Output the material below in its entirety, exactly as given.

--- Information provided ---

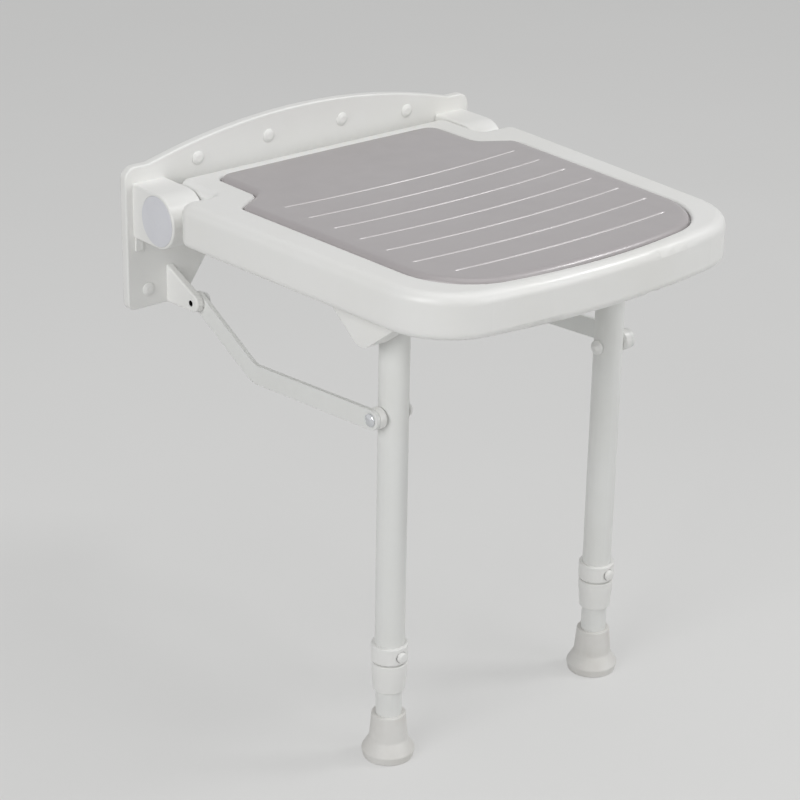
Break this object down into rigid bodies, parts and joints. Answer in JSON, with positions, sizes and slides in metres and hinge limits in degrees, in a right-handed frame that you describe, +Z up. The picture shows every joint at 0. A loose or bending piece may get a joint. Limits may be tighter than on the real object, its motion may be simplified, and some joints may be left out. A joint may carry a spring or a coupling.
{
  "type": "fold down wall seat",
  "caption": "Padded seat hinged on a wall plate, with telescopic legs and brace links that fold flat against the wall.",
  "frame": {"origin": "on the wall behind the plate, on the centre line, at the height of the seat's hinge axis", "axes": "+X to the right facing the wall, +Y into the wall, +Z up; the seat reaches out along -Y"},
  "size_m": [0.426, 0.4405, 0.5423],
  "materials": {
    "white_plastic": "satin moulded",
    "disc_plastic": "smooth",
    "bearing_plastic": "plain moulded",
    "seat_pad": "soft moulded pad, satin",
    "white_paint": "powder coated",
    "white_rubber": "matt",
    "steel": "zinc plated",
    "chrome": "polished"
  },
  "bodies": {
    "wall": {"wall_bracket": "white_plastic", "screw_caps_upper": "white_plastic", "screw_caps_lower": "white_plastic", "hinge_cap_left": "disc_plastic", "hinge_pin_left": "steel", "hinge_clip_left": "steel", "link_rivet_left": "white_paint", "link_washer_left": "white_plastic", "hinge_cap_right": "disc_plastic", "hinge_pin_right": "steel", "hinge_clip_right": "steel", "link_rivet_right": "white_paint", "link_washer_right": "white_plastic"},
    "seat": {"seat_frame": "white_plastic", "seat_base_panel": "white_plastic", "seat_cushion": "seat_pad", "panel_screws": "steel", "bracket_screws": "steel", "hinge_bush_left": "bearing_plastic", "leg_bracket_left": "white_plastic", "leg_pivot_pin_left": "steel", "pivot_washers_left": "steel", "hinge_bush_right": "bearing_plastic", "leg_bracket_right": "white_plastic", "leg_pivot_pin_right": "steel", "pivot_washers_right": "steel"},
    "leg_left": {"leg_tube_left": "white_paint", "leg_top_plug_left": "bearing_plastic", "leg_sleeve_left": "white_plastic", "lock_ring_left": "white_plastic", "link_bolt_left": "chrome", "link_spacer_left": "white_plastic", "bolt_cap_left": "white_plastic"},
    "extension_left": {"inner_tube_left": "white_paint", "tube_guide_left": "bearing_plastic", "foot_left": "white_rubber"},
    "button_left": {"lock_button_left": "white_plastic"},
    "link_left": {"brace_link_left": "white_paint"},
    "leg_right": {"leg_tube_right": "white_paint", "leg_top_plug_right": "bearing_plastic", "leg_sleeve_right": "white_plastic", "lock_ring_right": "white_plastic", "link_bolt_right": "chrome", "link_spacer_right": "white_plastic", "bolt_cap_right": "white_plastic"},
    "extension_right": {"inner_tube_right": "white_paint", "tube_guide_right": "bearing_plastic", "foot_right": "white_rubber"},
    "button_right": {"lock_button_right": "white_plastic"},
    "link_right": {"brace_link_right": "white_paint"}
  },
  "joints": [
    {"name": "seat_fold", "type": "hinge", "parent": "wall", "child": "seat", "pos_m": [0, -0.047, 0], "axis": [-1, 0, 0], "range_deg": [0, 90]},
    {"name": "leg_swing_left", "type": "hinge", "parent": "seat", "child": "leg_left", "pos_m": [-0.1335, -0.3058, -0.0336], "axis": [-1, 0, 0], "range_deg": [-90, 0]},
    {"name": "link_swing_left", "type": "hinge", "parent": "wall", "child": "link_left", "pos_m": [-0.158, -0.047, -0.0895], "axis": [-1, 0, 0], "range_deg": [0, 90]},
    {"name": "leg_extension_left", "type": "slide", "parent": "leg_left", "child": "extension_left", "axis": [0, 0, -1], "range_m": [-0.025, 0.075]},
    {"name": "lock_button_press_left", "type": "slide", "parent": "leg_left", "child": "button_left", "axis": [0, 1, 0], "range_m": [0, 0.0026], "stiffness_N_per_m": 600, "springref_m": -0.001},
    {"name": "leg_swing_right", "type": "hinge", "parent": "seat", "child": "leg_right", "pos_m": [0.1335, -0.3058, -0.0336], "axis": [-1, 0, 0], "range_deg": [-90, 0]},
    {"name": "link_swing_right", "type": "hinge", "parent": "wall", "child": "link_right", "pos_m": [0.158, -0.047, -0.0895], "axis": [-1, 0, 0], "range_deg": [0, 90]},
    {"name": "leg_extension_right", "type": "slide", "parent": "leg_right", "child": "extension_right", "axis": [0, 0, -1], "range_m": [-0.025, 0.075]},
    {"name": "lock_button_press_right", "type": "slide", "parent": "leg_right", "child": "button_right", "axis": [0, 1, 0], "range_m": [0, 0.0026], "stiffness_N_per_m": 600, "springref_m": -0.001}
  ],
  "couplings": [
    {"joint": "leg_swing_left", "follows": "seat_fold", "ratio": -1},
    {"joint": "link_swing_left", "follows": "seat_fold", "ratio": 1},
    {"joint": "leg_swing_right", "follows": "seat_fold", "ratio": -1},
    {"joint": "link_swing_right", "follows": "seat_fold", "ratio": 1}
  ]
}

---

# [Final result]
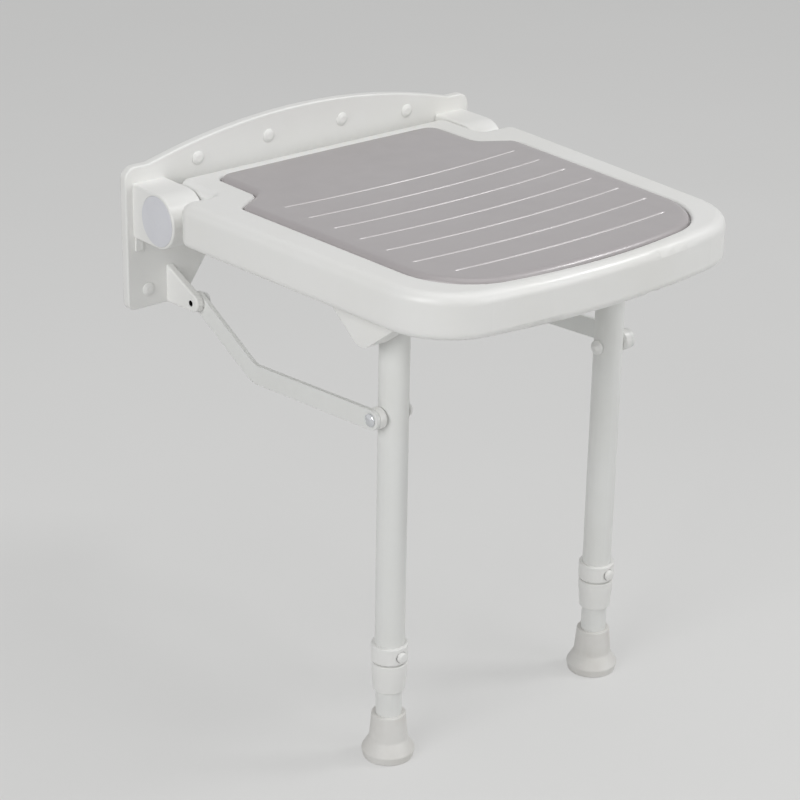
Break this object down into rigid bodies, parts and joints. Answer in JSON, with positions, sizes and slides in metres and hinge limits in degrees, in a right-handed frame that you describe, +Z up. The picture shows every joint at 0. A loose or bending piece may get a joint. Limits may be tighter than on the real object, its motion may be simplified, and some joints may be left out. A joint may carry a spring or a coupling.
{
  "type": "fold down wall seat",
  "caption": "Padded seat hinged on a wall plate, with telescopic legs and brace links that fold flat against the wall.",
  "frame": {"origin": "on the wall behind the plate, on the centre line, at the height of the seat's hinge axis", "axes": "+X to the right facing the wall, +Y into the wall, +Z up; the seat reaches out along -Y"},
  "size_m": [0.426, 0.4405, 0.5423],
  "materials": {
    "white_plastic": "satin moulded",
    "disc_plastic": "smooth",
    "bearing_plastic": "plain moulded",
    "seat_pad": "soft moulded pad, satin",
    "white_paint": "powder coated",
    "white_rubber": "matt",
    "steel": "zinc plated",
    "chrome": "polished"
  },
  "bodies": {
    "wall": {"wall_bracket": "white_plastic", "screw_caps_upper": "white_plastic", "screw_caps_lower": "white_plastic", "hinge_cap_left": "disc_plastic", "hinge_pin_left": "steel", "hinge_clip_left": "steel", "link_rivet_left": "white_paint", "link_washer_left": "white_plastic", "hinge_cap_right": "disc_plastic", "hinge_pin_right": "steel", "hinge_clip_right": "steel", "link_rivet_right": "white_paint", "link_washer_right": "white_plastic"},
    "seat": {"seat_frame": "white_plastic", "seat_base_panel": "white_plastic", "seat_cushion": "seat_pad", "panel_screws": "steel", "bracket_screws": "steel", "hinge_bush_left": "bearing_plastic", "leg_bracket_left": "white_plastic", "leg_pivot_pin_left": "steel", "pivot_washers_left": "steel", "hinge_bush_right": "bearing_plastic", "leg_bracket_right": "white_plastic", "leg_pivot_pin_right": "steel", "pivot_washers_right": "steel"},
    "leg_left": {"leg_tube_left": "white_paint", "leg_top_plug_left": "bearing_plastic", "leg_sleeve_left": "white_plastic", "lock_ring_left": "white_plastic", "link_bolt_left": "chrome", "link_spacer_left": "white_plastic", "bolt_cap_left": "white_plastic"},
    "extension_left": {"inner_tube_left": "white_paint", "tube_guide_left": "bearing_plastic", "foot_left": "white_rubber"},
    "button_left": {"lock_button_left": "white_plastic"},
    "link_left": {"brace_link_left": "white_paint"},
    "leg_right": {"leg_tube_right": "white_paint", "leg_top_plug_right": "bearing_plastic", "leg_sleeve_right": "white_plastic", "lock_ring_right": "white_plastic", "link_bolt_right": "chrome", "link_spacer_right": "white_plastic", "bolt_cap_right": "white_plastic"},
    "extension_right": {"inner_tube_right": "white_paint", "tube_guide_right": "bearing_plastic", "foot_right": "white_rubber"},
    "button_right": {"lock_button_right": "white_plastic"},
    "link_right": {"brace_link_right": "white_paint"}
  },
  "joints": [
    {"name": "seat_fold", "type": "hinge", "parent": "wall", "child": "seat", "pos_m": [0, -0.047, 0], "axis": [-1, 0, 0], "range_deg": [0, 90]},
    {"name": "leg_swing_left", "type": "hinge", "parent": "seat", "child": "leg_left", "pos_m": [-0.1335, -0.3058, -0.0336], "axis": [-1, 0, 0], "range_deg": [-90, 0]},
    {"name": "link_swing_left", "type": "hinge", "parent": "wall", "child": "link_left", "pos_m": [-0.158, -0.047, -0.0895], "axis": [-1, 0, 0], "range_deg": [0, 90]},
    {"name": "leg_extension_left", "type": "slide", "parent": "leg_left", "child": "extension_left", "axis": [0, 0, -1], "range_m": [-0.025, 0.075]},
    {"name": "lock_button_press_left", "type": "slide", "parent": "leg_left", "child": "button_left", "axis": [0, 1, 0], "range_m": [0, 0.0026], "stiffness_N_per_m": 600, "springref_m": -0.001},
    {"name": "leg_swing_right", "type": "hinge", "parent": "seat", "child": "leg_right", "pos_m": [0.1335, -0.3058, -0.0336], "axis": [-1, 0, 0], "range_deg": [-90, 0]},
    {"name": "link_swing_right", "type": "hinge", "parent": "wall", "child": "link_right", "pos_m": [0.158, -0.047, -0.0895], "axis": [-1, 0, 0], "range_deg": [0, 90]},
    {"name": "leg_extension_right", "type": "slide", "parent": "leg_right", "child": "extension_right", "axis": [0, 0, -1], "range_m": [-0.025, 0.075]},
    {"name": "lock_button_press_right", "type": "slide", "parent": "leg_right", "child": "button_right", "axis": [0, 1, 0], "range_m": [0, 0.0026], "stiffness_N_per_m": 600, "springref_m": -0.001}
  ],
  "couplings": [
    {"joint": "leg_swing_left", "follows": "seat_fold", "ratio": -1},
    {"joint": "link_swing_left", "follows": "seat_fold", "ratio": 1},
    {"joint": "leg_swing_right", "follows": "seat_fold", "ratio": -1},
    {"joint": "link_swing_right", "follows": "seat_fold", "ratio": 1}
  ]
}